SABMiller Plc, the world’s second-biggest brewer, said that it expects the business climate to remain challenging, as it reported stagnant full-year earnings.
Currency volatility will continue to take a toll, while raw-material costs are set to increase, the London-based beer-maker said in a statement. Pre-tax profit was little changed at $4.83 billion in the year ended 31 March.
The maker of Grolsch and Coors Light is cutting costs and expanding its soft-drink operations in Africa to counter a rising dollar and sluggish growth across the US and Europe. SABMiller, along with competitor Anheuser-Busch InBev NV, is also pushing lower-alcohol brews and other new products to capture drinkers who favour spirits or wine over beer.
Raw-material unit input costs are expected to increase by “low single digits in constant currency terms” this year, with some markets continuing to be impacted by foreign-exchange movements on imported raw materials, the company said.
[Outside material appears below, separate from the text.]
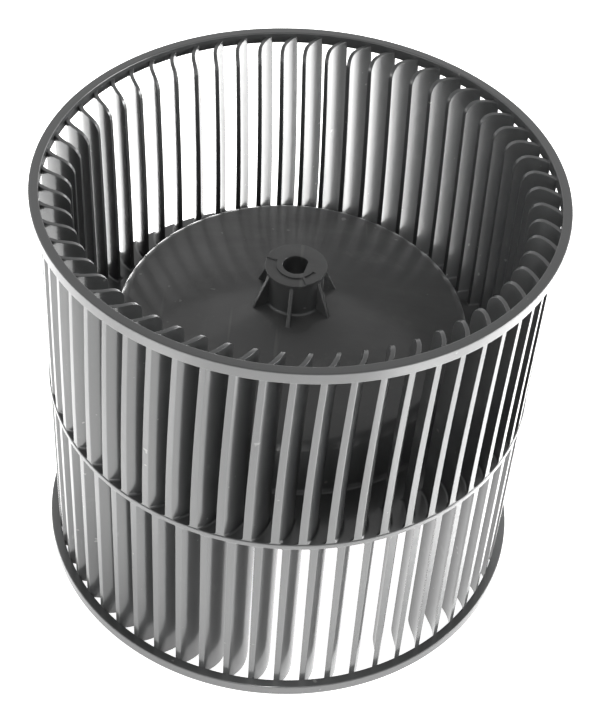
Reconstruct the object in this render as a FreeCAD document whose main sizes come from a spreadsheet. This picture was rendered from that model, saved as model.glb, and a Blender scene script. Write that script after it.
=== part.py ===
# Double-inlet centrifugal blower wheel, moulded in one piece.
# Frame: millimetres, +Z up along the shaft, origin at the centre of the lower end ring's rim.
import FreeCAD
import Part
import Sketcher

import math
import os

SIZES = [
    ("wheel_diameter", 156.0, "outside of the two end rings"),
    ("wheel_height", 143.0, "from rim to rim"),
    ("ring_height", 3.8, "end ring, along the axis"),
    ("ring_overhang", 2.7, "how far the end rings stand proud of the blades"),
    ("ring_seat", 0.25, "how deep the blade edges are sunk in the end rings"),
    ("plate_level", 71.0, "top face of the middle plate over the lower rim"),
    ("plate_thickness", 2.0, "middle plate"),
    ("plate_overhang", 0.3, "how far the middle plate stands proud of the blades"),
    ("blade_count", 59, "blades in each row"),
    ("blade_depth", 9.4, "blade, measured along the wheel's radius"),
    ("blade_curve", 12.8, "radius of the blade's curved middle line"),
    ("blade_lean", 48.5, "degrees from radial at the outer edge, against the clock"),
    ("blade_root", 1.6, "blade thickness at the middle plate"),
    ("blade_tip", 1.0, "blade thickness at the end ring"),
    ("blade_inset", 1.5, "how far the blade ends stay below the rims"),
    ("blade_flats", 3, "flats that follow each curved side of a blade"),
    ("blade_corner", 4.5, "rounding of the blade's inner corner at the end ring"),
    ("corner_cuts", 2, "straight cuts that follow that rounding"),
    ("row_phase", 269.6, "degrees round the wheel of an upper blade's foot"),
    ("row_bend", 1.65, "degrees that the upper blades have yielded at their ends"),
    ("row_stagger", 2.65, "degrees that the lower row is turned against the upper"),
    ("crown_radius", 54.3, "raised centre of the web, at its rounded rim"),
    ("crown_height", 19.6, "rim of the raised centre over the middle plate"),
    ("crown_flare", 1.2, "how much wider the raised centre's wall is at its foot"),
    ("crown_round", 4.0, "outer rounding of the raised centre's rim"),
    ("crown_cuts", 2, "straight bands that follow that rounding"),
    ("crown_foot", 1.5, "bevel where the wall meets the middle plate"),
    ("web_thickness", 2.0, "web and its wall"),
    ("web_rise", 8.0, "how much the web climbs from its rim to the hub"),
    ("hub_diameter", 17.6, "hub below its cap"),
    ("hub_stand", 12.5, "hub's top over the web beside it"),
    ("hub_length", 20.0, "hub, along the shaft"),
    ("cap_diameter", 18.8, "flat cap on top of the hub"),
    ("cap_height", 0.9, "cap"),
    ("step_radius", 6.0, "inner edge of the step in the cap"),
    ("step_depth", 0.45, "step in the cap, and the small slot beside it"),
    ("step_start", 165.0, "degrees round the hub where the step starts"),
    ("step_sweep", 125.0, "degrees that the step covers"),
    ("key_length", 3.6, "small slot in the cap"),
    ("key_width", 1.0, "small slot in the cap"),
    ("key_reach", 6.3, "small slot's distance from the axis"),
    ("key_angle", 315.0, "degrees round the hub of the small slot"),
    ("bore_diameter", 8.0, "shaft bore"),
    ("bore_flat", 3.0, "flat of the bore, from the axis"),
    ("bore_angle", 347.0, "degrees round the hub that the flat faces"),
    ("entry_diameter", 8.5, "round mouth of the bore at the hub's lower end"),
    ("entry_depth", 8.0, "how far that mouth reaches up the hub"),
    ("gusset_count", 6, "gussets round the hub"),
    ("gusset_reach", 13.7, "foot of a gusset, from the axis"),
    ("gusset_drop", 2.2, "top of a gusset under the hub's top"),
    ("gusset_thickness", 1.3, "gusset"),
    ("gusset_angle", 264.7, "degrees round the hub of the first gusset"),
]

doc = FreeCAD.newDocument("blower_wheel")
sheet = doc.addObject("Spreadsheet::Sheet", "Sizes")
for row, (alias, value, meaning) in enumerate(SIZES, start=1):
    sheet.set("A%d" % row, meaning)
    sheet.set("B%d" % row, str(value))
    sheet.setAlias("B%d" % row, alias)
doc.recompute()


# Lengths that several features share, as formulas over the sheet
RADIUS = "Sizes.wheel_diameter / 2"
BLADE_OUTER = "(%s - Sizes.ring_overhang)" % RADIUS
BLADE_INNER = "(%s - Sizes.blade_depth)" % BLADE_OUTER
RING_INNER = "(%s - Sizes.ring_seat)" % BLADE_OUTER
PLATE_TOP = "Sizes.plate_level"
PLATE_LOW = "(Sizes.plate_level - Sizes.plate_thickness)"
PLATE_MIDDLE = "(Sizes.plate_level - Sizes.plate_thickness / 2)"
CROWN_TOP = "(Sizes.plate_level + Sizes.crown_height)"
WEB_TOP = "(%s + Sizes.web_rise)" % CROWN_TOP
HUB_TOP = "(%s + Sizes.hub_stand)" % WEB_TOP
HUB_LOW = "(%s - Sizes.hub_length)" % HUB_TOP
CAP_LOW = "(%s - Sizes.cap_height)" % HUB_TOP
UPPER_END = "(Sizes.wheel_height - Sizes.blade_inset)"
LOWER_END = "Sizes.blade_inset"
ROW_SHIFT = "(%s * tan(Sizes.row_bend * 1 deg))" % BLADE_OUTER
HUB = "(Sizes.hub_diameter / 2)"
CAP = "(Sizes.cap_diameter / 2)"
BORE = "Sizes.bore_diameter / 2"
CLEAR = "1"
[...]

SABMiller had already reported a 4-per-cent increase in so-called net-producer revenue, a measure that excludes excise taxes, thanks to gains in Africa, Latin America and a rebound in China. SABMiller gets more revenue from developing regions than other major brewers.
The company’s share-price gain for this year was trimmed to 4.2 per cent, as the stock fell 2.6 per cent to 3,502.5 pence.